A Church of England primary school in Richmond, London, has junked Sir Winston Churchill and J.K. Rowling as names for two of its houses and replaced them with the names of the footballer Marcus Rashford and the lady who helped out in the Crimean war, Mary Seacole. This was done, the school said, in order to be ‘more diverse’. Poor old Mary. She is always being roped in, because so many schoolteachers are devoid of imagination as well as being a bit ignorant. Seacole may be regarded as a ‘great Black Briton’, yet she did not consider herself black but Creole and Scottish. A somewhat sharp-tongued woman, she disparaged both black and Creole people, referring to them as, among other things, ‘grinning’, ‘excited’, ‘indolent’ and ‘good-for-noughts’. She also bandied the ‘N-word’ about with a certain abandon and not in an equivocal sense, either.
I daresay there were very good reasons as to why Mrs Seacole should disavow the quarter of herself that was of African descent. She was a creature of her times, after all. But this is the problem when you tear down idols and hastily erect new ones: the grounds upon which those old heroes were defenestrated almost always apply to the new heroes as well, whether it be Martin Luther King’s ‘homophobia’ or Gandhi’s not wholly admiring view of Africans. In a sense I suppose it doesn’t matter now. The schools and other institutions which do this kind of thing do not care much about the facts; they are simply genuflecting towards an idiotically fashionable modernity in which the appearance is more important than the reality.

Sometimes the appearance is more important than the reality, mind. I thought about this verisimilitude while listening to the furore that greeted the government’s decision to scrap its various expensive rail projects in the north of England. The first thing which struck me was that Boris and co had made a fairly shrewd political decision. As well as a north-south divide, this country also has an east-west one, politically as well as financially. There were not terribly many ‘red wall’ seats west of the Pennines captured by the Tories in 2019. Manchester and, particularly, Liverpool remain Labour strongholds. Leeds, too, returned five Labour MPs at the last election and still suffers under a particularly useless Labour-run council.
This is far less true of the north-east of England, from Middlesbrough up to Newcastle. The greatest breaches in that red wall came on Teesside and in Durham — and we, the people who live there, had absolutely nothing to gain from HS2 or HS3 and rather resented it. What we want is a regular direct link from King’s Cross to Middlesbrough or Redcar (which is supposedly coming) and greatly improved local transport between the big towns and cities of the region. I recently moved back here from Kent, where I lived in a village between Ashford and Canterbury. I could get a train which covered the 60 miles to London in 37 minutes. The rail service for the 40-mile trip between Middlesbrough and Newcastle usually involves a change and takes no less than one hour and two minutes and often one hour and 24. You see the stark difference?

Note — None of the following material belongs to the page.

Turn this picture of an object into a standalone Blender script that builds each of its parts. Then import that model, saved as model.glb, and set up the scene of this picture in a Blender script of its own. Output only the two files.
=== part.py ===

If I were running the local council, I would bribe Waitrose to build a store in the area
More than that, though, is the appearance of the train. A businessman considering investing in Teesside will clamber off the perfectly decent East Coast mainline service at Darlington and be directed to a diesel multiple unit which looks as if it were constructed in Czechoslovakia in 1952. It will chug and wheeze the 18 miles to Middlesbrough in about half an hour, stopping almost every-where in between except at the bleak and still fairly deserted Teesside airport. It is an immediate disincentive to placing your business in the area and, in truth, it is as much the look of the train as the journey time which is the problem.
I do not doubt for a second that this area needs investment in industry and infrastructure. But what it also needs, in order to attract that investment, is the verisimilitude of affluence, if not affluence itself. You may remember a phenomenon from the last decade called the ‘Waitrose Effect’: put crudely, the poshest postcodes in the country are all within spitting distance of a Waitrose store. When the residents of the extremely wealthy Sandbanks, in Dorset, protested long and loud in 2012 about Tesco’s plan to set up shop nearby, the fury was not occasioned by a visceral opposition to supermarkets per se, but by the fact that the supermarket in question wasn’t a Waitrose.
The nearest Waitrose to where I live now is 54 miles distant. If I were running the local council, I would bribe Waitrose to build a store in the area — hell, quite a lot of the people are flush with disposable cash because houses are so cheap. Waitrose will not bring affluence, of course, but it will give the impression of affluence.
Similarly, those houses… There is a dearth of property at the top end of the market, the kind of houses which businessmen might wish to live in — but only in one smallish area of Teesside are those sorts of properties being built. Instead much of the rather beautiful countryside around our towns is being paved to make way for brick’n’plasterboard two-beds with a tiny strip of forlorn grass masquerading as a garden. Yet unless we are simply to become a dumping ground for refugees, there seems to be no great demand for this cheap new housing stock.
Appearances matter. Two little streets in Middlesbrough have been tarted up and shoved full of cute bars, dinky independent restaurants and arty shops. It’s where I take newcomers to the town — and they like it. It is for a while a Potemkin village, a façade, until eventually people move here and it suddenly becomes actually affluent. That’s the theory, anyway.